Sometime I may try to create a version using IORef
and operating on a singleton mutable state. However, that's not really
the point of the exercise
Being idiomatic here (I think - this was my first Rust code) means embracing the mutable state and going for a representation that minimizes boxing and heap access. So:
- State is held as a struct primarily contraining mutable vectors for:
- cell-state - encoded as a numeric between 0 and -1, or -1 for unoccupied
- open-choice sets for each row, column, and sub-square
- Choice sets implemented as bit-sets in 32-bit words, which means the set operations all amount to very direct bitwise operation on u32's
Assuming you have cargo
installed (see https://www.rust-lang.org/tools/install otherwise):
cd sudokuRust
cargo run --release -- ../test_data/test16solvable.txt
You should see something like this:
Solution found in 465 milliseconds
N R H S C P A O I L M E W Y T D
L C M A N T R W D H Y P O E S I
E P O W I D S Y C A T R N H L M
D T I Y H L E M N S O W P A C R
M S L R T N C A E I P H D W Y O
Y H A E P W L S R C D O T M I N
W O P D R E Y I T N L M S C H A
I N T C M O H D S W A Y L R P E
R L E O Y S N C H P I A M D W T
S I W T A R P H M D E N C L O Y
C A Y H L M D T O R W S I N E P
P D N M O I W E Y T C L A S R H
A E R L S C M N P O H I Y T D W
T Y S P D A I R W E N C H O M L
O M C N W H T P L Y R D E I A S
H W D I E Y O L A M S T R P N C
Much faster! Note that this is not a comment on the relative merits of the languages in general, but I do think Rust is the more natural choice for this particular task.
As of May 25th, I have now committed a slightly more optimized version of the Rust solver, which brings the solution time down to 150ms.
Just for comparison I have added a python version using the same algorithm.

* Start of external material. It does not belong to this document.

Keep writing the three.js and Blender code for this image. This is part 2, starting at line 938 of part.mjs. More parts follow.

Although
this is only mildly optimized, it isn't doing anything stupid in terms of object allocation/lifetime.
Like the Rust version it's just mutating in-place (using a numpy array as the underlying board structure),
though it relies on default python set
instances, which could be optimized as bitsets.

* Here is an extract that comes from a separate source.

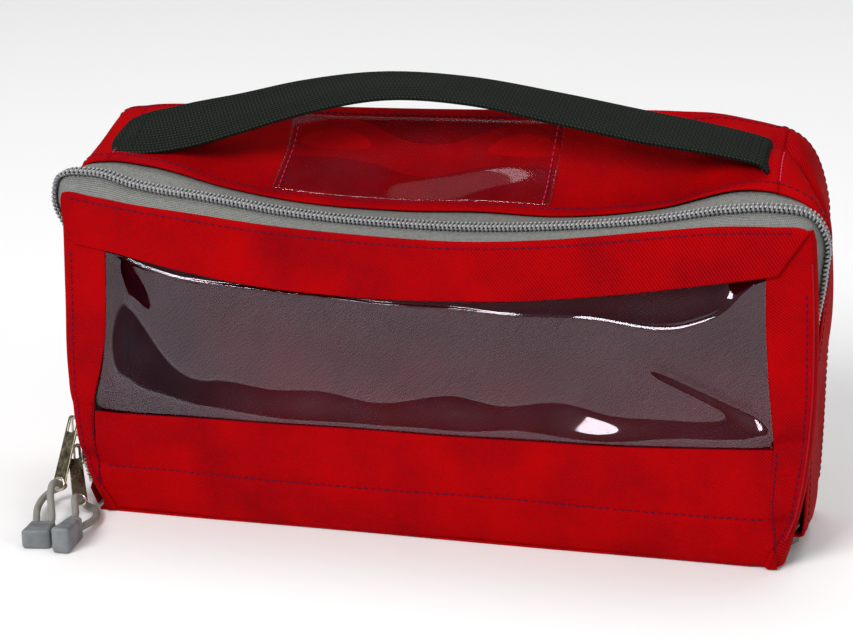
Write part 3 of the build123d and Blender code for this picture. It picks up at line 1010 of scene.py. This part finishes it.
def coil(name, side, materials):
    """A spiral of wire, flattened, with its heads towards the other coil. side is -1 in front."""
    steps, half_width, half_height, wire = 10, 2.15, 0.6, 0.5
    row_offset, lift, lean, head_growth = 2.05, 0.15, 0.45, 0.13
    place = np.arange(PLACES[0] + COIL_END, PLACES[-1] - COIL_END, COIL_PITCH / steps)
    centre = coil_line(place, CHAIN_Y + side * row_offset)
    along = unit(np.gradient(centre, axis=0))
    turn = 2 * math.pi * (np.arange(len(place)) / steps) + (0 if side < 0 else math.pi)
    inward = -side * np.cos(turn)
    path = centre.copy()
    path[:, 1] += half_width * inward
    path += (half_height * np.sin(turn) + lift)[:, None] * coil_outward(place)
    path += (lean * np.cos(turn) * COIL_PITCH / 2)[:, None] * along
    heads = np.clip(-side * inward, 0, 1) ** 3
    return tube(name, path, wire + head_growth * heads, materials["coil"], 6)


def coil_thread(name, side, materials):
    """The pale stitches that hold a coil to its tape, one to each loop."""
    place = np.arange(PLACES[0] + COIL_THREAD_END, PLACES[-1] - COIL_THREAD_END, COIL_PITCH)
    row_offset, lift = 2.15, 0.85
    centres = coil_line(place, CHAIN_Y + side * row_offset)
    outward = coil_outward(place)
    across = np.tile((0.0, 1.0, 0.0), (len(place), 1))
    return beads(name, centres + lift * outward, across, outward, (0.95, 0.5, 0.5),
                 materials["coil_thread"])


def add_chain(materials):
    folds(coil("coil_front", -1, materials), "grey_coil", "zip_coil_front",
          "zip_coil_closed_ends")
    rides(coil("coil_rear", 1, materials), "case", "grey_coil", "zip_coil_rear")
    fold_blend(coil_thread("coil_thread_front", -1, materials))
    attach(coil_thread("coil_thread_rear", 1, materials), "case")
    outline, stop_z = rounded_box(2.6, 0.7, 0.8, 6), 10.4
    stops = [plate("stop", [outline], 1.1, 0.5, materials["slider"], beside_chain(x, stop_z, side))
             for x, side in ((-148.3, -1), (143.9, 1))]
    rides(joined(stops, "end_stops"), "case", "nickel", "zip_end_stops")


# ---------------------------------------------------------------- front


def front_face(x, z):
    """Depth of the front's base surface: nearly flat, with soft pulls at the seams' ends."""
    x, z = np.asarray(x, float), np.asarray(z, float)
    y = FRONT_Y - 0.9 * (1 - (x / 155) ** 2) * np.sin(np.pi * np.clip(z, 0, 135) / 135)
    y = y - 1.3 * hump(z, 24, 13) * (1 - (x / 150) ** 4) + 1.2 * smooth_step(z, 9, 0)
    y = y + 0.35 * np.sin(x / 26.0 + z / 40) + 0.25 * np.sin(x / 11.0 - z / 19)
    # A pull at each end of the two seams: its side, height and depth
    for side, height_z, depth in ((1, 51, 2.3), (1, 19, 1.9), (-1, 44, 1.3), (-1, 22, 1.4)):
        reach = hump(x * side, 143.5, 8)
        y = y + depth * reach * hump(z - 0.25 * (x * side - 140), height_z, 3.2)
        y = y - 0.8 * reach * hump(z, height_z + 8, 5)
    return y


def band_grid(near, far, count, steps, lift):
    """A band between two edges, each given as its left x, its right x and its z at any x."""
    share = np.linspace(0, 1, count)
    near, far = (np.stack([between(share, left, right), z_at(between(share, left, right))], axis=1)
                 for left, right, z_at in (near, far))
    across = np.linspace(0, 1, steps)[None, :, None]
    points = between(across, near[:, None], far[:, None])
    y = front_face(points[..., 0], points[..., 1]) - lift
    return np.stack([points[..., 0], y, points[..., 1]], axis=2)


def add_top_band(materials):
    grid = band_grid((-144.6, 138.4, lambda x: height(WINDOW_TOP, x)),
                     (-148.6, 150.4, lambda x: np.interp(x, *FRONT_TOP)), 190, 18, 1.7)
    v = np.linspace(0, 1, grid.shape[1])[None]
    at_left = hump(np.linspace(0, 1, grid.shape[0])[:, None], 0, 0.02)
    grid[..., 0] -= 2.2 * np.sin(np.pi * v) ** 0.7 * at_left
    sag = np.sin(np.linspace(0, 1, grid.shape[0]) * 37.0)[:, None] * 0.22
    grid[..., 1] += sag * hump(v, 0.1, 0.4)
    grid[..., 1] += 0.8 * smooth_step(v, 0.9, 1.0)
    band = cloth("top_band", grid, materials["red"], thickness=1.2, rounding=0.4)
    rides(band, "flap", "red_fabric", "front_top_band")
    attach(sew("top_band_stitches", grid, np.s_[2:-4, 15], materials["thread"]), "flap")


def side_grid(side):
    """A side band: across its face, round the pouch's corner, and back to the tape."""
    edge = LEFT_EDGE if side < 0 else RIGHT_EDGE
    up = np.linspace(0, 1, 90)
    z = between(up, 0.8, 136.0)
    inner = height(edge, z)
    outer = side * np.abs(np.interp(z, *FRONT_SIDES[side]))
    radius = 2.2 + 4.3 * smooth_step(z, 24, 2)  # rounder at the foot
    rows = []
    for share in np.linspace(0, 1, 11):
        x = between(share, inner, outer - side * radius)
        rows.append((x, front_face(x, z)))
    start = front_face(outer - side * radius, z)
    for turn in np.radians((20, 40, 60, 80, 90)):
        rows.append((outer - side * radius * (1 - math.sin(turn)),
                     start + radius * (1 - math.cos(turn))))
    wrap = np.maximum(WRAP_Y - start - radius, 0.5)
    for back in (0.5, 1.0):
        rows.append((outer + side * 0.2 * back, start + radius + back * wrap))
    x, y = (np.array(values).T for values in zip(*rows))
    top = np.interp(x, *FRONT_TOP) - 0.9
    grid = np.stack([x, y - 0.3, between(up[:, None], 0.8, top)], axis=2)
    return np.swapaxes(grid if side > 0 else grid[:, ::-1], 0, 1)


def add_side_bands(materials):
    for side, label in ((-1, "left"), (1, "right")):
        grid = side_grid(side)
        band = cloth(f"side_band_{label}", grid, materials["red"], thickness=1.0, rounding=0.35)
        folds(band, "red_fabric", f"front_{label}_band")
        row, edge = (9, 1) if side > 0 else (-10, -2)
        fold_blend(sew(f"side_band_stitches_{label}", grid, np.s_[row, 3:-16],
                       materials["thread"]))
        if side > 0:
            # A thin rolled edge along the right band's outer corner; its pinker red is a painted
            # highlight
            line = (grid + 0.05 * surface_normals(grid))[11, 8:-8]
            fold_blend(tube("rolled_edge_painted_highlight", line, 0.35, materials["rolled_edge_painted_highlight"]))
        fold_blend(sew(f"foot_stitches_{label}", grid, np.s_[edge, :32], materials["thread"],
                       2.6))


def add_bottom_band(materials):
    grid = band_grid((-140.0, 141.5, lambda x: np.full(len(x), 0.7)),
                     (-141.6, 139.6, lambda x: height(WINDOW_FOOT, x)), 170, 34, 0.0)
    z = grid[..., 2]
    seam_dent = hump(z, FOLD_Z, 1.1) * 0.35
    grid[..., 1] += seam_dent + 0.7 * smooth_step(z, 2.2, 0.6)
    band = cloth("bottom_band", grid, materials["red"], thickness=1.2, rounding=0.4)
    folds(band, "red_fabric", "front_bottom_band", "front_hem")
    x = np.linspace(-137, 136, 300)
    z = FOLD_Z + 0.25 * np.sin(x / 21)
    path = np.stack([x, front_face(x, z) + 0.3, z], axis=1)
    outward = np.tile((0.0, -1.0, 0.0), (len(x), 1))
    fold_blend(stitches("hem_stitches", path, outward, materials["thread"]))


def film_depth(x, z):
    """How far the clear film stands behind the front's surface; its slopes make the reflections.

    It leans back above its foot, stands upright in the middle, and leans back again above a
    long crease under the top band."""
    foot, top = height(WINDOW_FOOT, x), height(WINDOW_TOP, x)
    v = (z - foot) / (top - foot)
    # Where the foot's lean ends and the upper lean begins, as shares of the window's height
    low_edge = 0.27 + 0.03 * np.sin(x / 19.0) + 0.02 * np.sin(x / 7.3 + 1.0)
    low_edge = low_edge + 0.5 * smooth_step(x, -92, -134) - 0.05 * hump(x, 100, 40)
    high_edge = height(FILM_CREASE, x)
    # The lean at the foot is deeper at three puckers, and the upper one at the far right
    puckers = 1.0 + 0.45 * hump(x, -49, 18) + 0.5 * hump(x, 14, 12) + 1.0 * hump(x, 68, 18)
    lean = 11.5 + 24.0 * smooth_step(x, 116, 124) * smooth_step(x, 140, 132)
    recess = 11.0 * low_edge * puckers * smooth_step(v, 0.0, low_edge)
    recess = recess - 2.0 * smooth_step(v, low_edge, high_edge - 0.02)
    recess = recess + lean * np.maximum(1.03 - high_edge, 0.05) * smooth_step(
        v, high_edge, 1.03)
    # The crease's ridge, a diagonal fold at the right, and soft ripples
    recess = recess - 0.55 * hump(v, high_edge, 0.012)
    diagonal = v - (0.535 - 0.0082 * (x - 86))
    recess = recess + 1.5 * hump(diagonal, 0, 0.04) * smooth_step(x, 80, 100)
    recess = recess + 0.4 * np.sin(x / 8.0 + 7 * v) * hump(x, -124, 9)
    return recess + 0.15 * np.sin(x / 31.0 + 5.0 * v)


def add_window(materials):
    hidden = 0.07  # share of the window's height that the film reaches behind the bands
    s, v = np.meshgrid(np.linspace(0, 1, 260), np.linspace(-hidden, 1 + hidden, 210),
                       indexing="ij")
    x = between(s, -143.5, 142.5)
    z = between(v, height(WINDOW_FOOT, x), height(WINDOW_TOP, x))
    edge = np.minimum(smooth_step(x, -142, -128), smooth_step(x, 141, 130))
    y = front_face(x, z) + 1.7 + edge * film_depth(x, z)
    grid = np.stack([x, y, z], axis=2)
    film = cloth("window_film", grid, materials["film"], thickness=0.35, rounding=0)
    rides(film, "flap", "clear_film", "front_window")


# ---------------------------------------------------------------- handle and label pocket


# The webbing's two edges, as (x, z) points
NEAR_EDGE = [(-147, 144.6), (-138, 147.6), (-124, 148.4), (-106, 151.8), (-82, 159.4),
             (-56, 168.0), (-23, 175.4), (13, 174.8), (49, 168.4), (85, 162.2), (112, 158.8),
             (126, 156.2), (133, 154.0)]
FAR_EDGE = [(-147, 150.6), (-138, 156.4), (-117, 163.0), (-90, 169.2), (-64, 175.6),
            (-30, 180.6), (7, 180.0), (44, 175.0), (80, 169.0), (108, 164.4), (124, 161.0),
            (133, 158.4)]
STRAP_NEAR_Y, STRAP_FAR_Y = -4.5, 20.5


def strap_grid(first, last):
    """The webbing's upper face: lengthwise ribs, and rounded, slightly thicker edges."""
    x = np.linspace(first, last, int(abs(last - first) / 0.9) + 1)
    near, far = height(NEAR_EDGE, x), height(FAR_EDGE, x)
    share = np.linspace(0, 1, 66)
    z = between(share[None], near[:, None], far[:, None])
    y = np.broadcast_to(between(share, STRAP_NEAR_Y, STRAP_FAR_Y), z.shape)
    ribs = 0.11 * np.abs(np.sin(math.pi * share * 16)) - 0.25 * hump(share, 0, 0.02)
    ribs = ribs - 0.25 * hump(share, 1, 0.02) + 0.12 * hump(share, 0.045, 0.02)
    bow = 0.5 * np.sin(math.pi * share)
    z = z + (ribs + bow)[None] - 2.0 * smooth_step(x, 127.5, 130.6)[:, None]
    return np.stack([np.broadcast_to(x[:, None], z.shape), y, z], axis=2)


def add_handle(materials):
    # Each half's first and last x, and the x where its bend starts and ends
    ends = {"left": (-147.0, 0.0, -140.0, -100.0), "right": (0.0, 130.6, 127.0, 96.0)}
    for label, (first, last, start, end) in ends.items():
        on_left = label == "left"
        grid = strap_grid(first, last)
        strap = cloth(f"strap_{label}", grid, materials["webbing"], thickness=1.7, rounding=0.35)
        nodes = ("handle_strap", "handle_end_left") if on_left else ("handle_end_right",)
        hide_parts(*nodes)
        pieces = [strap]
        for k, x in enumerate((-138.0, -130.5) if on_left else (125.5, 121.5)):
            row = int(np.argmin(np.abs(grid[:, 0, 0] - x)))
            pieces.append(sew(f"strap_{label}_stitches_{k + 1}", grid, np.s_[row, 2:-2],
                              materials["black_thread"], 2.6))
        for piece in pieces:
            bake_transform(piece)


def add_label_pocket(materials):
    left_x, right_x, steps_across, steps_back = -70.0, 45.0, 80, 34
    top = places(7, 18, 1.0)
    top_x = (rail("tape", top)[:, 0] + rail("back", top)[:, 0]) / 2
    place = np.linspace(*np.interp([left_x, right_x], top_x, top), steps_across)
    rows = [(t, 1.75 + 0.5 * math.sin(7 * t)) for t in np.linspace(0.1, 0.93, steps_back)]
    grid, normals = lifted(place, rows)
    ripple = 0.35 * np.sin(np.linspace(0, 9, steps_across))[:, None] * np.sin(
        np.linspace(0, 5, steps_back))[None]
    grid = grid + ripple[..., None] * normals
    pocket = cloth("pocket_film", grid, materials["pocket_film"], thickness=0.3, rounding=0)
    rides(pocket, "case", "clear_film", "label_pocket")
    for label, row in (("left", 2), ("right", -3)):
        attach(stitches(f"pocket_stitches_{label}", grid[row], normals[row],
                         materials["pink_thread"]), "case")


# ---------------------------------------------------------------- the whole


add_camera()
finishes = {
    "cord": braid_cord(),
    "grip": grip_rubber(),
    # The tab's faces are painted dark as a painted reflection; its bevels and rim are painted
    # bright as a painted highlight
    "tab": metal("nickel_tab_painted_reflection", (0.16, 0.14, 0.09), (0.11, 0.095, 0.06), 0.2),
    "tab_edge_painted_highlight": metal("nickel_edge_painted_highlight", (0.80, 0.74, 0.60), (0.55, 0.47, 0.33), 0.16),
    "slider": metal("nickel_slider", (0.66, 0.64, 0.60), (0.45, 0.43, 0.39), 0.25),
}
add_pulls(finishes)
finishes.update({
    "red": red_fabric(),
    "tape": grey_tape(),
    "coil": coil_plastic(),
    "coil_thread": thread("coil_thread", (0.55, 0.55, 0.53), (0.38, 0.38, 0.37)),
    "thread": thread("purple_thread", (0.03, 0.0, 0.012), (0.09, 0.0, 0.03)),
    "pink_thread": thread("pink_thread", (0.62, 0.03, 0.10), (0.42, 0.01, 0.05)),
    # the rolled edge's pinker red is a painted highlight
    "rolled_edge_painted_highlight": thread("rolled_edge_painted_highlight", (0.34, 0.002, 0.014), (0.20, 0.0, 0.006)),
    "black_thread": thread("black_thread", (0.004, 0.005, 0.004), (0.014, 0.017, 0.014)),
    "webbing": webbing(),
    "film": clear_film("window_film", 0.31),
    "pocket_film": clear_film("pocket_film", 0.17),
})
add_studio()
add_floor()
add_case_cloth(finishes)
add_back_and_bottom(finishes)
add_tapes(finishes)
add_chain(finishes)
add_side_bands(finishes)
add_bottom_band(finishes)
add_window(finishes)
add_top_band(finishes)
add_handle(finishes)
add_label_pocket(finishes)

None-the-less, the execution time of the same reference puzzle is around 85 seconds - nearly 3 orders of magnitude slower than the Rust implementation
Since I need to learn some Javascript/node, I decided to port into this environment also. Execution time of naive implementation using native Javascript Sets is around 10 seconds.
Optimized version with native sets replaced by optimized bitsets is 490ms!